• _The exercise_
Reproduce the complete listing without any deviation.

• _Given material_
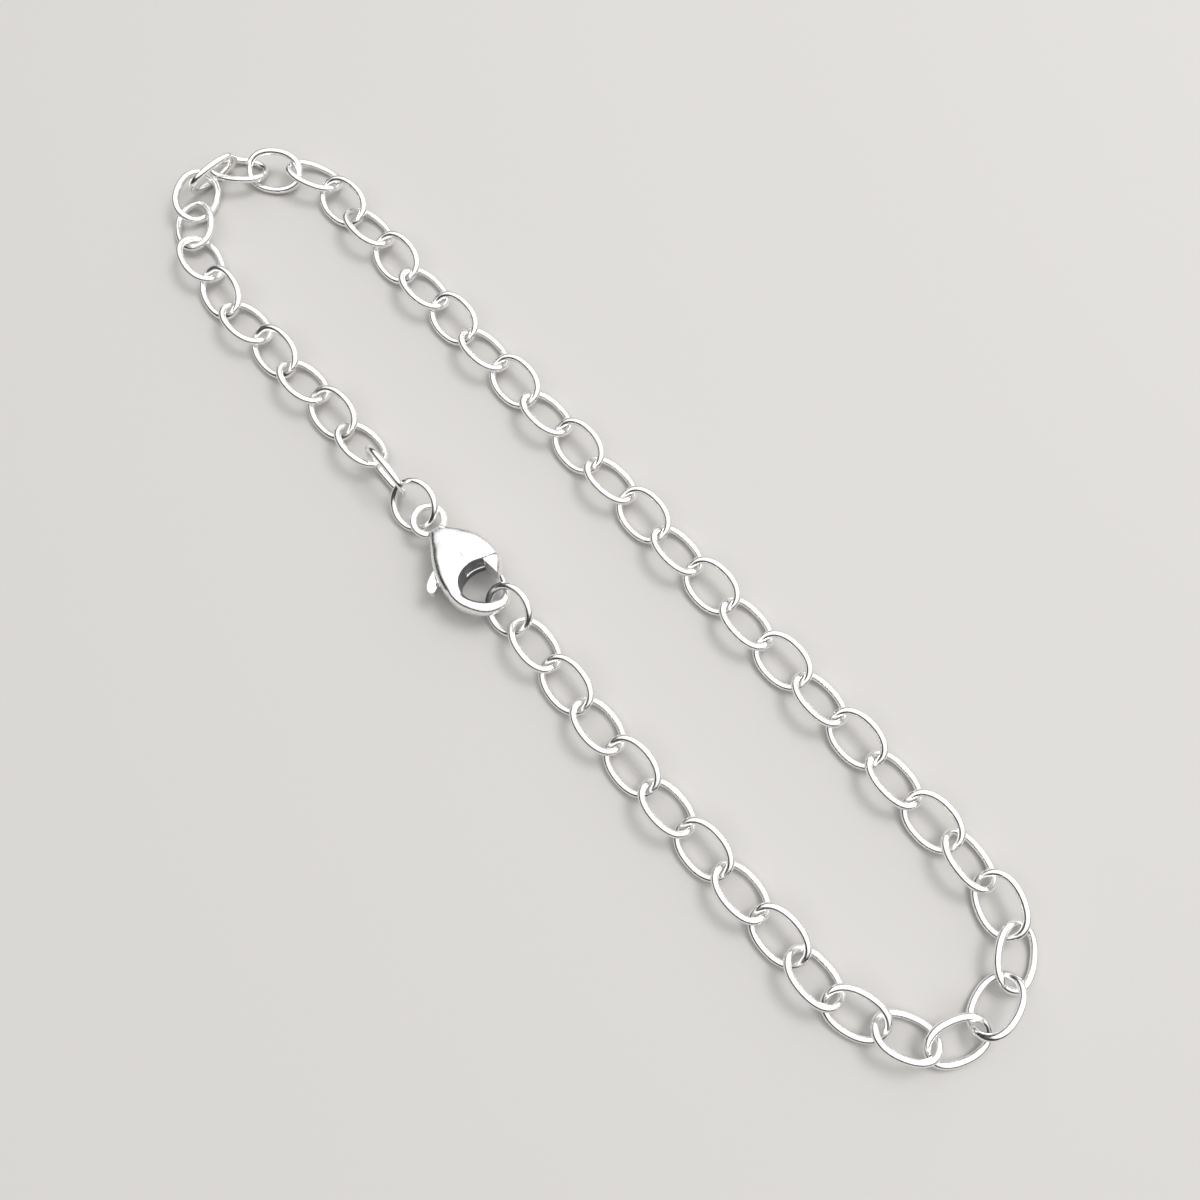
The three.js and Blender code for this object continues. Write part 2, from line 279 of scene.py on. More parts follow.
class StudioStage(bpy.types.PropertyGroup):
    floor_colour: FloatVectorProperty(
        name="Floor", description="Colour of the plain floor",
        default=(0.5, 0.485, 0.465), size=3, min=0, max=1, subtype="COLOR",
    )
    key_power: FloatProperty(
        name="Key light", description="Power of the soft light", default=1.8, min=0, unit="POWER",
    )
    dome: FloatProperty(
        name="Dome", description="Brightness of the light tent overhead", default=1.25, min=0,
    )
    dim: FloatProperty(
        name="Dim band", description="Brightness of the room low down round the stage",
        default=0.04, min=0,
    )
    backdrop: FloatProperty(
        name="Backdrop", description="Brightness of the plain backdrop behind the floor",
        default=0.8, min=0,
    )
    elevation: FloatProperty(
        name="Camera elevation", description="Angle of the camera above the surface",
        default=math.radians(73), subtype="ANGLE", unit="ROTATION",
    )
    azimuth: FloatProperty(
        name="Camera azimuth", description="Turn of the camera round the object; 0 looks along +Y",
        default=math.radians(46), subtype="ANGLE", unit="ROTATION",
    )
    distance: FloatProperty(
        name="Camera distance", description="From the camera to the point that it looks at",
        default=78.8 * MM, precision=4, subtype="DISTANCE", unit="LENGTH",
    )
    view_angle: FloatProperty(
        name="View angle", description="Field of view", default=math.radians(59.5), subtype="ANGLE",
        unit="ROTATION",
    )
    look_at: FloatVectorProperty(
        name="Look at", description="Point on the surface in the middle of the picture",
        default=(5.2325 * MM, -0.1657 * MM, 0.0), size=3, precision=5, subtype="XYZ", unit="LENGTH",
    )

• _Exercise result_
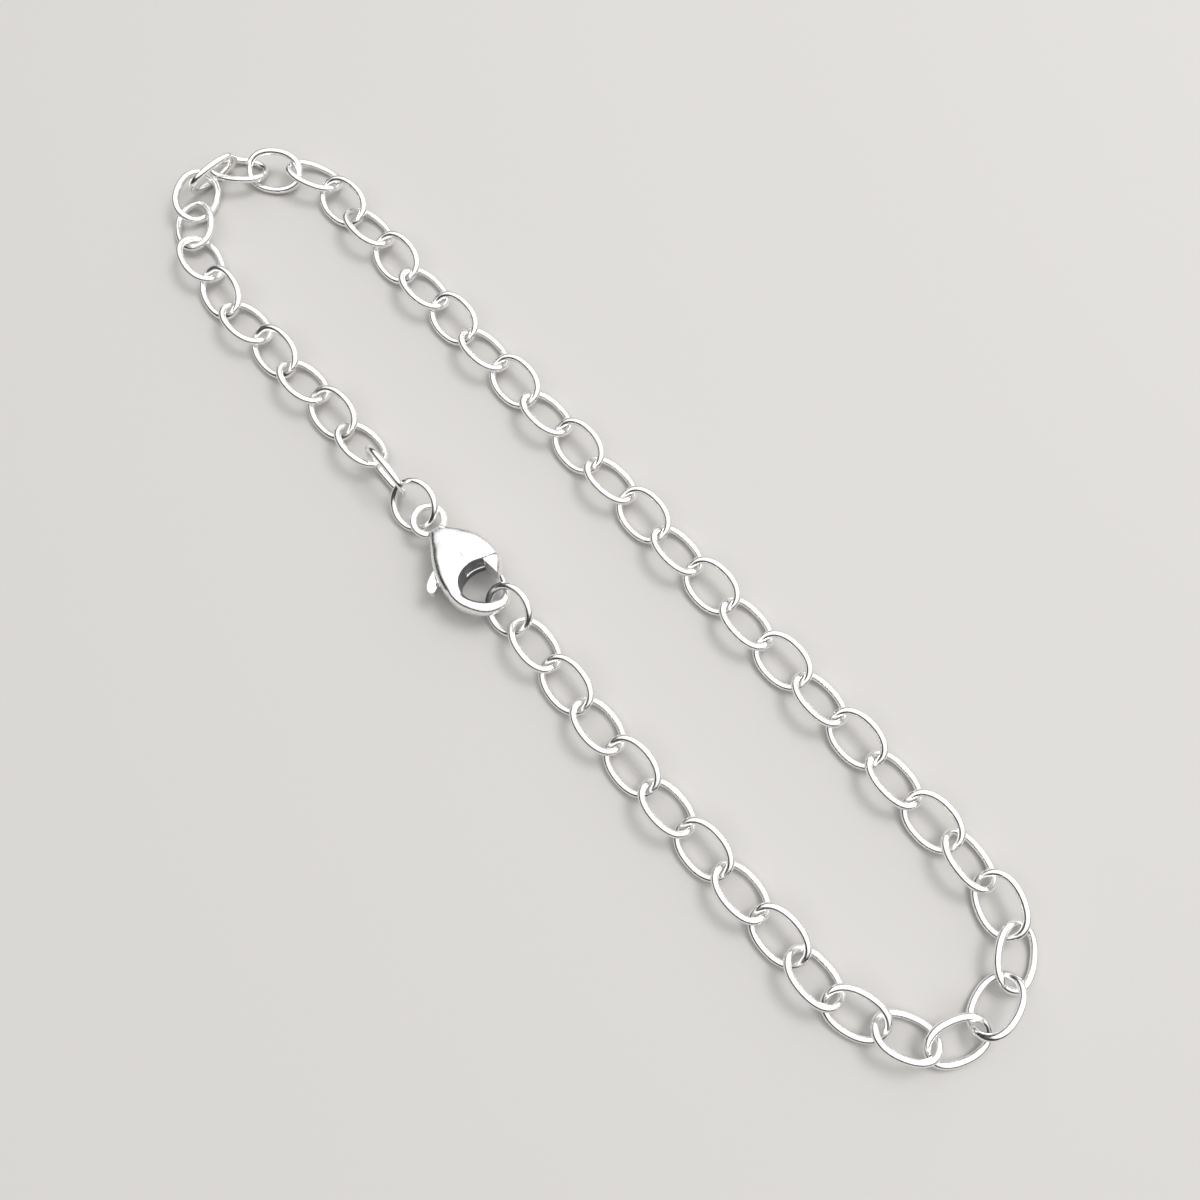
The three.js and Blender code for this object continues. Write part 2, from line 279 of scene.py on. More parts follow.
class StudioStage(bpy.types.PropertyGroup):
    floor_colour: FloatVectorProperty(
        name="Floor", description="Colour of the plain floor",
        default=(0.5, 0.485, 0.465), size=3, min=0, max=1, subtype="COLOR",
    )
    key_power: FloatProperty(
        name="Key light", description="Power of the soft light", default=1.8, min=0, unit="POWER",
    )
    dome: FloatProperty(
        name="Dome", description="Brightness of the light tent overhead", default=1.25, min=0,
    )
    dim: FloatProperty(
        name="Dim band", description="Brightness of the room low down round the stage",
        default=0.04, min=0,
    )
    backdrop: FloatProperty(
        name="Backdrop", description="Brightness of the plain backdrop behind the floor",
        default=0.8, min=0,
    )
    elevation: FloatProperty(
        name="Camera elevation", description="Angle of the camera above the surface",
        default=math.radians(73), subtype="ANGLE", unit="ROTATION",
    )
    azimuth: FloatProperty(
        name="Camera azimuth", description="Turn of the camera round the object; 0 looks along +Y",
        default=math.radians(46), subtype="ANGLE", unit="ROTATION",
    )
    distance: FloatProperty(
        name="Camera distance", description="From the camera to the point that it looks at",
        default=78.8 * MM, precision=4, subtype="DISTANCE", unit="LENGTH",
    )
    view_angle: FloatProperty(
        name="View angle", description="Field of view", default=math.radians(59.5), subtype="ANGLE",
        unit="ROTATION",
    )
    look_at: FloatVectorProperty(
        name="Look at", description="Point on the surface in the middle of the picture",
        default=(5.2325 * MM, -0.1657 * MM, 0.0), size=3, precision=5, subtype="XYZ", unit="LENGTH",
    )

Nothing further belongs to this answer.